My concern is that uevents for block devices are handled after we try
to mount (or decrypt/assemble) them. In which case it will be as if
the uevents were not handled at all, and for the user it will not be
clear why.

> 1) Those with problematic hardware who get stuck processing this queue
> to timeout.

In case udev gets stuck waiting for something that we know it should
not wait for, they should lower the timeout. However, they should
never set it to 0, as we do need udev to wait for the things mentioned
above. Even if things boot fine today with a 0 timeout, if other
things speeds up or slow down in the future, your boot might break in
non-obvious ways.

> 2) Others with non-complicated setups who don't need to wait for udev
> to fully complete processing. They'll lose a second off their boot time,
> and no harm will come of this.

As outlined above, this would lead to a fragile system. Waiting a
second or two during boot is the cost of having a static initsystem...

Unless there are specific bugs I'm not aware of, I think that setting
the timeout to less than 5 is never the right thing to do (and less
than the default is only very rarely the right thing to do), so I
think we would mislead people if we explicitly optimize for timeout=0.

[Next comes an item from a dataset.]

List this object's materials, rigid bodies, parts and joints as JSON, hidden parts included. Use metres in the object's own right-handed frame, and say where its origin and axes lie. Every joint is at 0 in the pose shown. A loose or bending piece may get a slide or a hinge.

Or am I missing something?

-t

PS

To the people with broken hardware who wants to set a very low
timeout, I suggest one of the following:
1) set a reasonable timeout (5-10 seconds) and just accept a slow boot,
2) fix the underlying problem (change hardware?), or
3) change to a more advanced initsystem (systemd/upstart) that can
deal with hardware appearing and disappearing at any time (but they
are not perfect in this regard yet either, as far as I know).